I thought to myself, How can anyone be so fluent in a language that is taught in school? My English skills were based on drills in grammar and vocabulary—boring material that I never practiced, either in or outside class. That summer, I tried to use scattered words with others who spoke English; however, I was disappointed with myself and my English-language abilities. Because I had learned English from a textbook with no practice in communicative skills, I could not converse with others easily. However, I found that I could ask for directions, ask for help with purchases, and inquire about times and prices—a survival level of language ability. Despite the years I had spent studying, my language skills were basic. I could not communicate my ideas or discuss any topics at length. According to the Performance Guidelines of the American Council on the Teaching of Foreign Languages (ACTFL) (1998), I was at the level of “low intermediate.” I was amazed at how I could study English for 12 years and be unable to communicate at a high level, as my cousins had communicated in French in Lebanon.

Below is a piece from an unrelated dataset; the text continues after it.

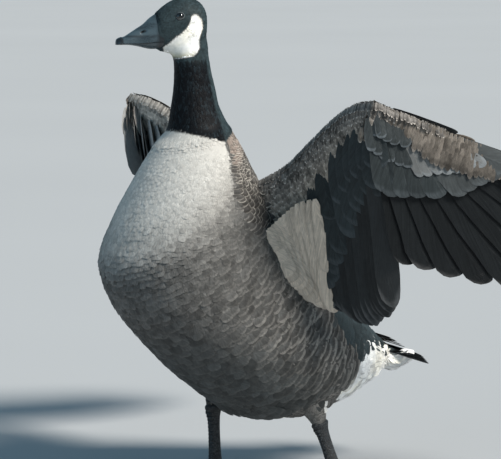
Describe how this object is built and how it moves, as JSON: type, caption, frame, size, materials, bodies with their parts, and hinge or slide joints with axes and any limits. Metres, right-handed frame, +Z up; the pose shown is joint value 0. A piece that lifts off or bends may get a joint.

Therefore, I am a strong believer of the “natural approach” of Krashen and Terrell (1983). This approach emphasizes the teaching of any foreign language – for me, Arabic — through experiences and associations with vocabulary in context. Teaching this way makes the language more meaningful and more memorable, unlike my early experience in learning the English language. My objective as a teacher is to motivate my students toward a level of independence where they develop a desire to learn and think for themselves. As such, in class, students work in pairs or groups to collect information about each other and present their findings. This facilitates students’ learning the vocabulary and using it in context that is meaningful, hands-on, and fulfilling.
I also believe the key to achieving my objectives in each class is to keep my students motivated; therefore, my teaching style is full of enthusiasm from the minute I enter the class until the end. Patience, humor, warmth, and culture accompany my presence. Students like to connect with their instructors using the target language, so I share a lot of my personal stories appropriate to their language proficiency to create an opportunity for them to ask more and learn more in a meaningful context.
I cherish this quote: “Learning to speak another’s language means taking one’s place in the human community. It means reaching out to others across cultural and linguistic boundaries. Language is far more than a system to be explained. It is our most important link to the world around us. Language is culture in motion. It is people interacting with people.” (Savignon (1997)
I reach out to my students in class through communication, staying in my target language 90% of the time while using a variety of approaches such as visuals, music, physical gestures, authentic videos, and stories to engage my students in unrehearsed communication for real-world purpose. For instance, as a native speaker and someone of Middle Eastern descent, I take the opportunity to celebrate major holidays in the Middle East to share authentic cuisine and desserts with my students. In each class, I ensure students engage in the learning process by interpreting my input through storytelling, listening to short conversations, or reading, then allow them to interact through comprehension questions that tie together their developing speaking skills.
Technology is one of the most important tools an effective teacher can use in the classroom to address different learning styles, especially with the current generation. Technology creates a productive learning environment and increases student motivation. Additionally, the internet is full of rich, authentic materials that I include periodically to enrich students’ understanding of the variety of Middle Eastern perspectives of culture. Furthermore, technology creates a community in the classroom by connecting with a variety of native speakers such as professionals, students, writers, and housewives using Skype. I also invite native speakers from different regions of the Middle East from USC for presentations in the classroom. I create this opportunity to enhance my students’ abilities in asking and answering questions, and engage and motivate students to gain more inside-information about cultural differences.
Overall, when I prepare my syllabus and objectives, I start with the question, “What do I want my students to do with the language by the end of the semester?” From that end, I plan the communicative activities, writing projects, and appropriate authentic materials in class. Mainly, I believe in engaging students actively in the learning process through interaction with their peers and instructors. Communication is my goal; the aim is to develop in students the ability to understand and use the language rather than understand the system as a set of grammar rules.
Over the past years that I have been teaching at USC, my students who learned Arabic in my class through this approach said they not only learned better but actually enjoyed being in the Arabic class.